**DIRECTION**
Both the line containing "sweep(path=route.line)" and the line containing "obj.parent = empty" are to be reproduced exactly, along with every line between them, and nothing more.

Scripts that build objects:
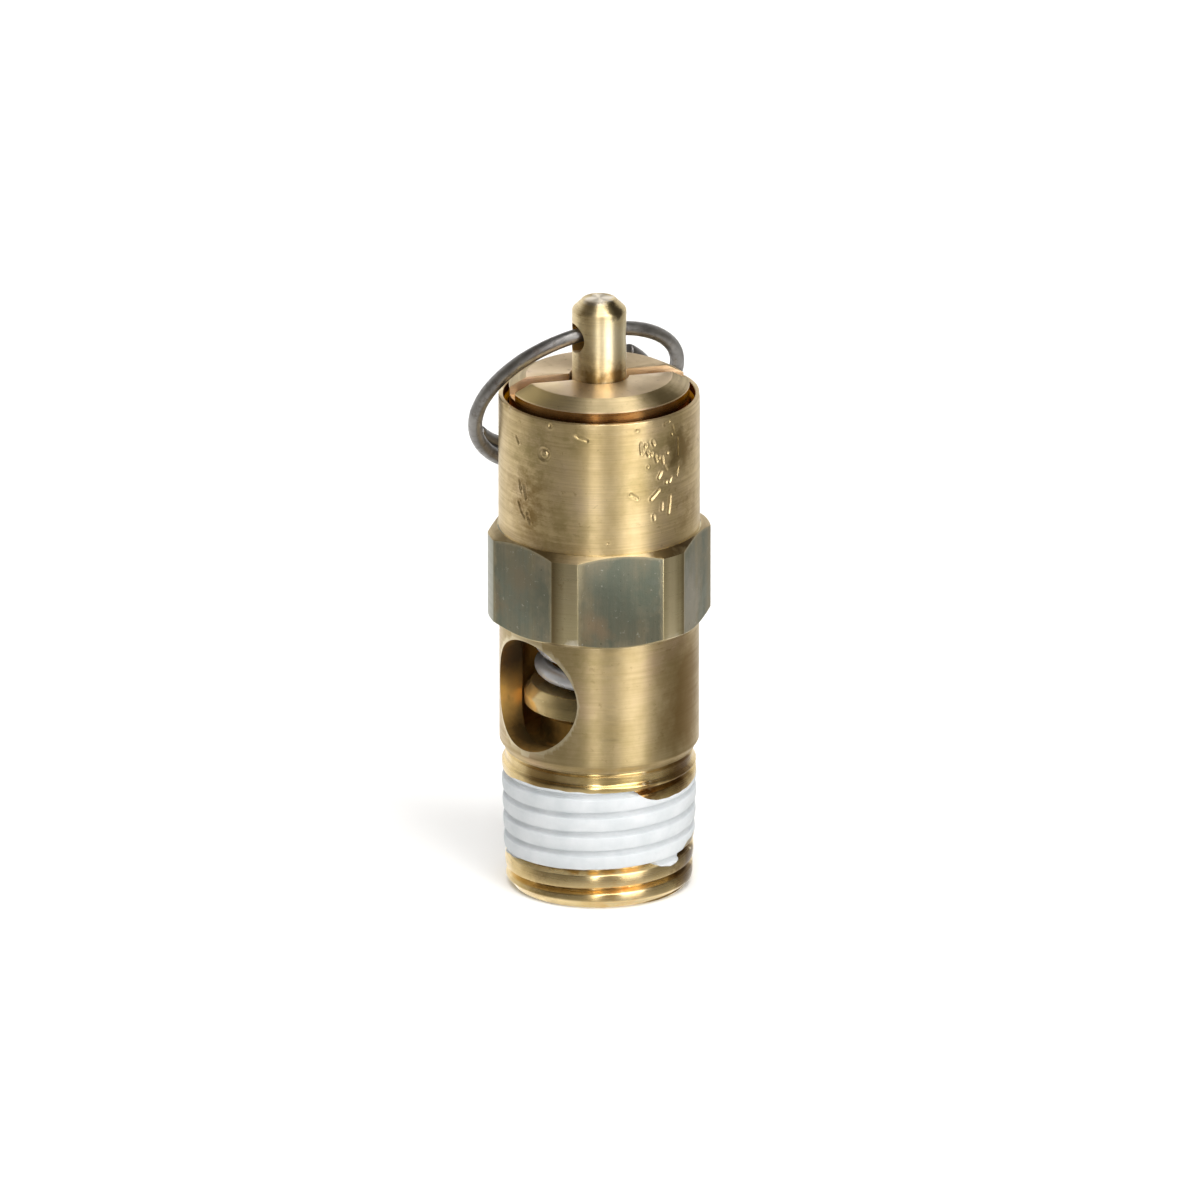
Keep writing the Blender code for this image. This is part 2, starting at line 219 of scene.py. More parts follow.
# ---- shader helper ----------------------------------------------------------------
class Shader:
    """Builds a node material; lengths in millimetres."""

    def __init__(self, name):
        self.mat = bpy.data.materials.new(name)
        self.mat.use_nodes = True
        self.tree = self.mat.node_tree
        self.bsdf = self.tree.nodes["Principled BSDF"]
        self.place = self.tree.nodes.new("ShaderNodeTexCoord").outputs["Object"]
        self.pointiness = None

    def node(self, kind, **values):
        item = self.tree.nodes.new(kind)
        for key, value in values.items():
            setattr(item, key, value)
        return item

    def put(self, socket, value):
        if isinstance(value, (int, float)):
            socket.default_value = value
        elif isinstance(value, tuple):
            socket.default_value = (*value, 1.0) if socket.type == "RGBA" else value
        else:
            self.tree.links.new(value, socket)

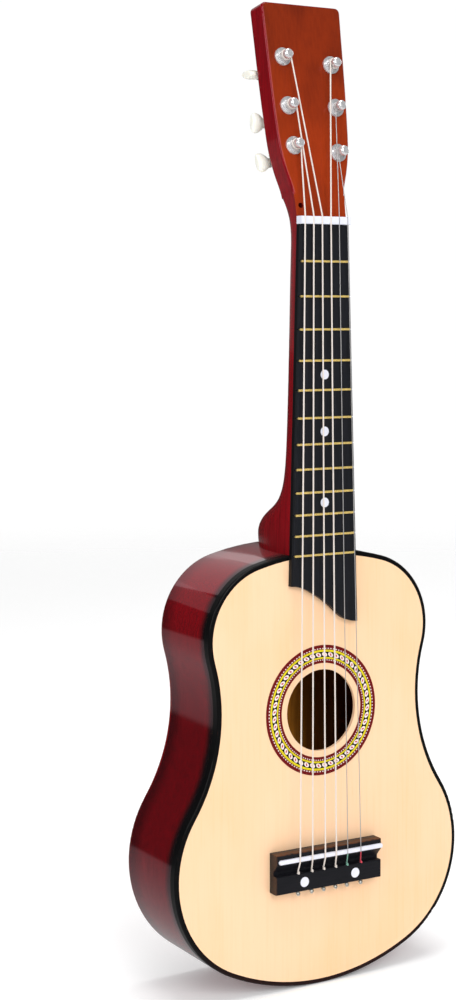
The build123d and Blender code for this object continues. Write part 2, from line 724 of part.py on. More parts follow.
# ---------------------------------------------------------------- strings
def string(n):
    """One string: ball end, tie block, saddle, nut, and a turn round its post with a small gap."""
    radius = string_radii[n]
    post_x, post_along = post_places[n]
    turn_height = turn_heights[n]
    low_z = bridge_low - ball_radius
    exit_z = tie_top_z + exit_length
    over_saddle = saddle_height + contact_gap + radius
    over_nut = nut_height - notch_depth + contact_gap + radius
    nut_x = nut_xs[n]
    turn_radius = post_radius + radius + turning_gap
    to_nut = Vector(nut_x - post_x, -post_along)
    sense = 1 if post_x < 0 else -1
    start_angle = atan2(to_nut.Y, to_nut.X) + sense * acos(turn_radius / to_nut.length)

    def on_turn(sweep_angle):
        angle = start_angle + sense * sweep_angle
        return head_point(
            post_x + turn_radius * cos(angle), post_along + turn_radius * sin(angle), turn_height
        )

    touch = on_turn(0)
    lead_x = post_x + turn_radius * cos(start_angle) + post_lead * sense * sin(start_angle)
    lead_along = post_along + turn_radius * sin(start_angle) - post_lead * sense * cos(start_angle)
    with BuildLine() as route:
        FilletPolyline(
            (hole_xs[n], front_y - tie_hole_height, low_z),
            (hole_xs[n], front_y - tie_hole_height, exit_z),
            (saddle_xs[n], front_y - over_saddle, saddle_z - saddle_lead),
            (nut_x, front_y - over_nut, head_start_z),
            head_point(lead_x, lead_along, turn_height),
            touch,
            radius=(hole_bend, saddle_bend, nut_bend, head_bend),
        )
        ThreePointArc(touch, on_turn(radians(150)), on_turn(radians(300)))
    with BuildPart() as wire:
        with BuildSketch(Plane(origin=route.line @ 0, z_dir=route.line % 0)):
            Circle(radius)
        sweep(path=route.line)
    return wire.part


with BuildPart() as ball_ends:
    for hole_x, string_radius in zip(hole_xs, string_radii):
        ball_centre = (hole_x, front_y - tie_hole_height, bridge_low - ball_radius - wrap_gap)
        with Locations(ball_centre):
            Sphere(ball_radius)
        with Locations(ball_centre):
            Cylinder(string_radius + contact_gap, 2 * ball_radius, mode=Mode.SUBTRACT)
save(ball_ends.part, "ball_ends")

for n in strings:
    place = post_places[n]
    side = -1 if place[0] < 0 else 1
    wraps = string_wraps(place, string_radii[n], turn_heights[n], turn_counts[n])
    save(string(n), f"string_{n + 1}")
    save(wraps, f"string_wraps_{n + 1}")
    save(post(place), f"post_{n + 1}")
    save(wheel(place), f"wheel_{n + 1}")
    save(worm(place, side), f"worm_shaft_{n + 1}")
    save(button(place, side, button_turns[n]), f"button_{n + 1}")
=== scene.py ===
"""Looks of a small six-string toy guitar: lacquers, woods, plated tuners, strings and the studio."""
import math
import random

import bmesh
import bpy
from bpy.props import FloatProperty, FloatVectorProperty, IntProperty, PointerProperty
from mathutils import Matrix, Vector


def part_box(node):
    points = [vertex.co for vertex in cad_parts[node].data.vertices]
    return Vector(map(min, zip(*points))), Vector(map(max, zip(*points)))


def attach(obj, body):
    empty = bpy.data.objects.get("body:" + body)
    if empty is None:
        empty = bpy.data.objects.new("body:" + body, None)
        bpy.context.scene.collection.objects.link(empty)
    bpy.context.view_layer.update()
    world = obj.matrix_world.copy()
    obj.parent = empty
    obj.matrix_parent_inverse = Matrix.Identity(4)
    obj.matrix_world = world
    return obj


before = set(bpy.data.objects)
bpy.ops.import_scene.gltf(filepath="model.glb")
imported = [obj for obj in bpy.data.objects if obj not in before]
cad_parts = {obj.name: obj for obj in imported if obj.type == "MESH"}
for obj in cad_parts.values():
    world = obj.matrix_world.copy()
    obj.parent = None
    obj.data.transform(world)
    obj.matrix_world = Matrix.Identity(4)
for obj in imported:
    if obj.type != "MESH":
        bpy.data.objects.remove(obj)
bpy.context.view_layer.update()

bl_info = {
    "name": "Toy Guitar",
    "version": (1, 0, 0),
    "blender": (4, 5, 0),
    "location": "View3D > Sidebar > Toy Guitar",
    "description": "Finishes and small parts of a six-string toy guitar",
    "category": "Object",
}

MM = 0.001
FRONT_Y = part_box("soundboard")[0][1]
RING_LOW, RING_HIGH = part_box("rosette")
HOLE_Z = (RING_LOW[2] + RING_HIGH[2]) / 2
NUT_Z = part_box("nut")[1][2]
TILT = math.radians(10.0)
FACE_NORMAL = (0.0, -math.cos(TILT), math.sin(TILT))

# the body's middle and half size in millimetres, for shading that follows its outline
BODY_MIDDLE_Z = 112.0
BODY_HALF_WIDTH, BODY_HALF_HEIGHT = 82.0, 118.0
# the side's half width and middle height, which tell its outer face from its inner one
SIDE_HALF_WIDTH, SIDE_MIDDLE_Z = 70.0, 118.0
# painted shade on the wood inside the body deepens between these two places across, in millimetres
SHADE_START_X, SHADE_END_X = 6.0, 26.0

# metals, as linear colours
CHROME = (0.92, 0.92, 0.94)
NICKEL = (0.72, 0.71, 0.69)
BOLT_NICKEL = (0.62, 0.61, 0.58)
BALL_METAL = (0.86, 0.84, 0.78)
PLAIN_WIRE = (0.50, 0.49, 0.49)
WOUND_WIRE = (0.72, 0.71, 0.70)
# how red lacquer tints the light it mirrors
LACQUER_TINT = (1.0, 0.1, 0.26, 1.0)
NECK_TINT = (1.0, 0.2, 0.35, 1.0)
# pitch in millimetres of the faint rings on the thin strings, painted shade with a bump
PLAIN_PITCH = 0.8
# where the ovals' middles are, from the printed ring's outside at 0 to its inside at 1
OVAL_LINE = 0.53

# studio, in metres and watts
FLOOR_RADIUS, FLOOR_FULL = 2.4, 0.6
FLOOR_SEGMENTS, FLOOR_DROP, FLOOR_GLOW = 96, 0.0002, 0.12
AMBIENT, BACKDROP_WHITE = 0.5, 1.02
# brightness that glossy surfaces see, from straight down at 0 to straight up at 1
GLOSS_STOPS = ((0.0, 0.62), (0.42, 0.24), (0.435, 0.03), (1.0, 0.03))
# name, place, the point it is aimed at, width and height, power
LIGHTS = (
    ("key_light", (-0.3, -1.9, 1.3), (0, 0, 0.25), (1.5, 1.2), 24),
    ("side_light", (-2.0, -0.5, 0.9), (0, 0, 0.2), (1.0, 1.0), 11),
    ("fill_light", (1.9, 0.3, 0.9), (0, 0, 0.3), (1.0, 1.0), 7),
    ("back_light", (-0.06, 0.5, 0.403), (-0.06, 0, 0.403), (0.86, 0.115), 0.06),
    ("high_back_light", (0.1, 1.6, 1.25), (0.1, 0, 1.0), (1.4, 0.8), 1.8),
    ("top_light", (0.0, -0.2, 2.1), (0, 0, 0.2), (1.2, 1.2), 17),
)


def screen(red, green, blue):
    """Linear colour of a screen colour given as three numbers up to 255."""
    tones = [value / 255 for value in (red, green, blue)]
    return tuple(t / 12.92 if t <= 0.04045 else ((t + 0.055) / 1.055) ** 2.4 for t in tones)


# ---------------------------------------------------------------- settings
def colour(name, description, tone):
    """A colour setting."""
    return FloatVectorProperty(
        name=name, description=description, subtype="COLOR", size=3, min=0, max=1, default=screen(*tone)
    )


def length(name, description, millimetres):
    """A length setting, given in millimetres and kept in metres."""
    return FloatProperty(
        name=name, description=description, subtype="DISTANCE", unit="LENGTH", default=millimetres * MM
    )


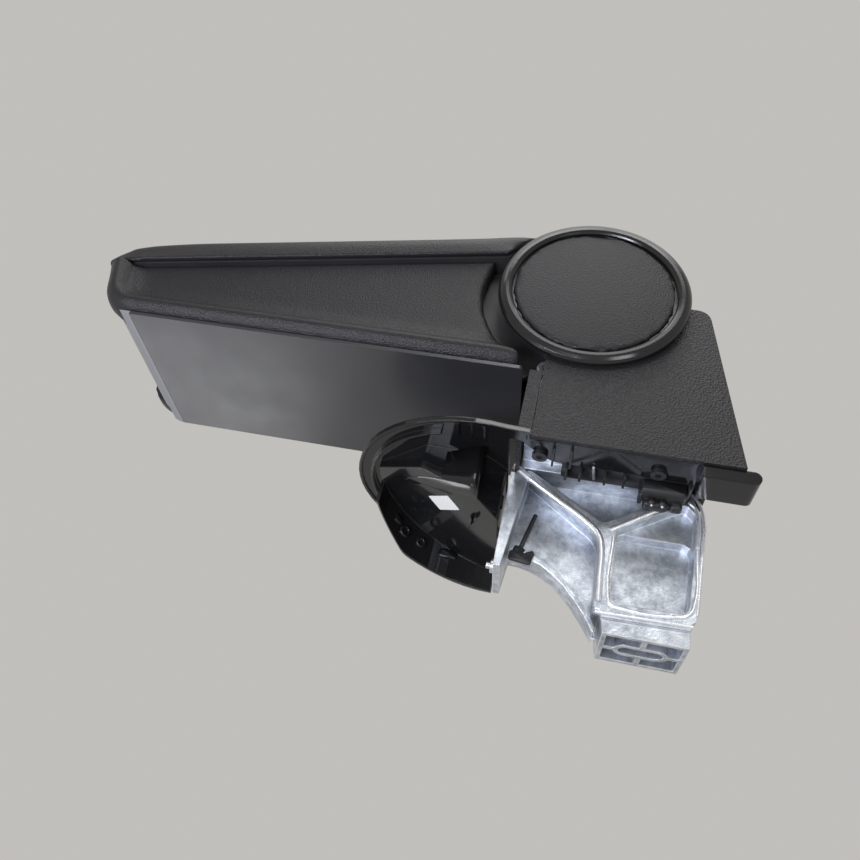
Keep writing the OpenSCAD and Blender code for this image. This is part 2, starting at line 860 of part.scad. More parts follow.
// Hook with a round end, on the left only, that goes into a slot of the console
module rear_hook() {
    hook_w = 22;
    hook_h = 8;
    hook_r = hook_h / 2;
    inner = flange_rear - 8;
    rear = pillar_rear + 8;
    top = flange_z - 0.02;
    near = -pillar_half + 2;
    translate([inner, near, top - hook_h]) cube([rear - hook_r - inner, hook_w, hook_h]);
    translate([rear - hook_r, near + hook_w, top - hook_r]) rotate([90, 0, 0])
        cylinder(r = hook_r, h = hook_w);
    translate([inner, near + 3, top - over]) cube([7, hook_w - 3, over + flange_rim - flange_wall + 0.1]);
}

window_front = -pillar_front - 3.5;
window_rear = flange_rear + 8;
module bracket_window() {
    half = rib_depth / 2 + 18.5;
    flare = 17;
    flare_l = 23;
    translate([0, 0, flange_z - big / 4]) linear_extrude(big / 2) polygon(rounded([
        [window_front, -half - flare, 2],
        [window_front + 6, -half - flare, 3],
        [window_front + flare_l, -half, 20],
        [window_rear, -half, 0],
        [window_rear, half, 0],
        [window_front + flare_l, half, 20],
        [window_front + 6, half + flare, 3],
        [window_front, half + flare, 2]
    ]));
}

// Screws that hold the base plate up against the bracket's cross plate
screw_r = 2.2;
cross_gap = 12;
module base_screws() {
    head_r = 4.4;
    head_h = 2.6;
    under = flange_z + flange_rim - flange_wall;
    color("#b9b9bd") at_pivot() for (p = boss_places, s = [-1, 1]) translate([p.x, s * p.y, 0]) {
        difference() {
            translate([0, 0, under - head_h]) cylinder(r = head_r, h = head_h);
            translate([0, 0, under - head_h - over]) cylinder(r = 2, h = over + 1.4, $fn = 6);
        }
        translate([0, 0, under - 0.2]) cylinder(r = screw_r, h = flange_z + cross_gap + 4 - under + 0.2);
    }
}

// Cast bracket: fork, ribbed web and foot
web_y = web_t / 2;
rib_y = rib_depth / 2;
cross_z = flange_z + cross_gap;
foot_front = foot_back - foot_l / 2;
foot_rear = foot_back + foot_l / 2;
spine_x = foot_front - 7;
knee_z = flange_z - 29;
shoe_z = foot_z + foot_h;
fin_x = -pillar_front - 2;
fin_top = flange_z + flange_rim - 1;
front_in = -pillar_front + pillar_wall + 0.3;

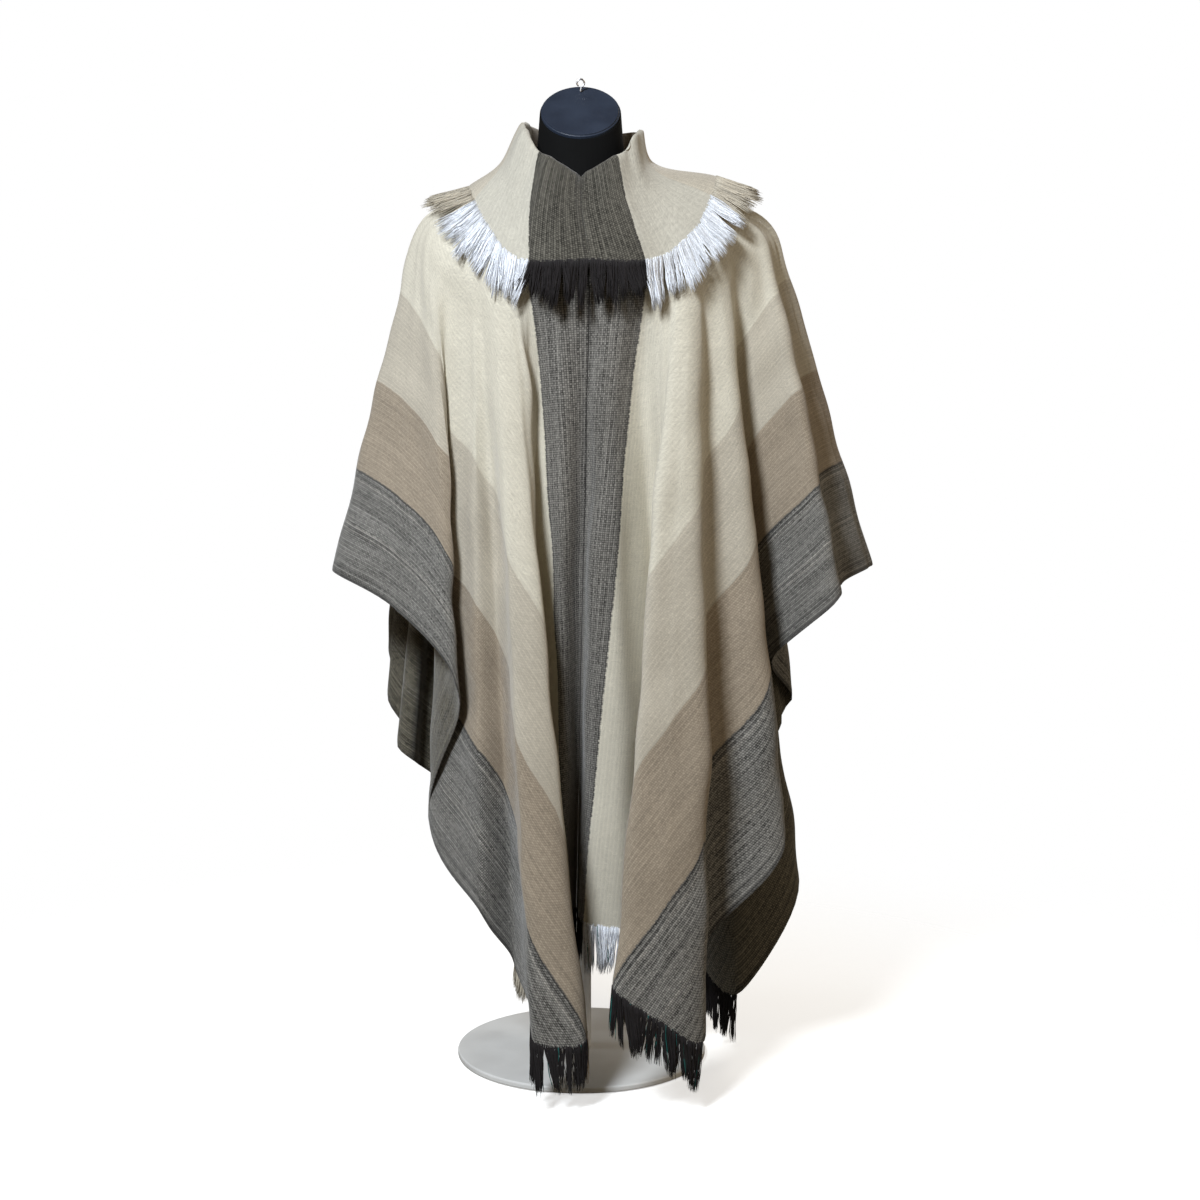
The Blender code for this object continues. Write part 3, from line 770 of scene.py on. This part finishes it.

**REPLY TO THE EXERCISE**
        sweep(path=route.line)
    return wire.part


with BuildPart() as ball_ends:
    for hole_x, string_radius in zip(hole_xs, string_radii):
        ball_centre = (hole_x, front_y - tie_hole_height, bridge_low - ball_radius - wrap_gap)
        with Locations(ball_centre):
            Sphere(ball_radius)
        with Locations(ball_centre):
            Cylinder(string_radius + contact_gap, 2 * ball_radius, mode=Mode.SUBTRACT)
save(ball_ends.part, "ball_ends")

for n in strings:
    place = post_places[n]
    side = -1 if place[0] < 0 else 1
    wraps = string_wraps(place, string_radii[n], turn_heights[n], turn_counts[n])
    save(string(n), f"string_{n + 1}")
    save(wraps, f"string_wraps_{n + 1}")
    save(post(place), f"post_{n + 1}")
    save(wheel(place), f"wheel_{n + 1}")
    save(worm(place, side), f"worm_shaft_{n + 1}")
    save(button(place, side, button_turns[n]), f"button_{n + 1}")
=== scene.py ===
"""Looks of a small six-string toy guitar: lacquers, woods, plated tuners, strings and the studio."""
import math
import random

import bmesh
import bpy
from bpy.props import FloatProperty, FloatVectorProperty, IntProperty, PointerProperty
from mathutils import Matrix, Vector


def part_box(node):
    points = [vertex.co for vertex in cad_parts[node].data.vertices]
    return Vector(map(min, zip(*points))), Vector(map(max, zip(*points)))


def attach(obj, body):
    empty = bpy.data.objects.get("body:" + body)
    if empty is None:
        empty = bpy.data.objects.new("body:" + body, None)
        bpy.context.scene.collection.objects.link(empty)
    bpy.context.view_layer.update()
    world = obj.matrix_world.copy()
    obj.parent = empty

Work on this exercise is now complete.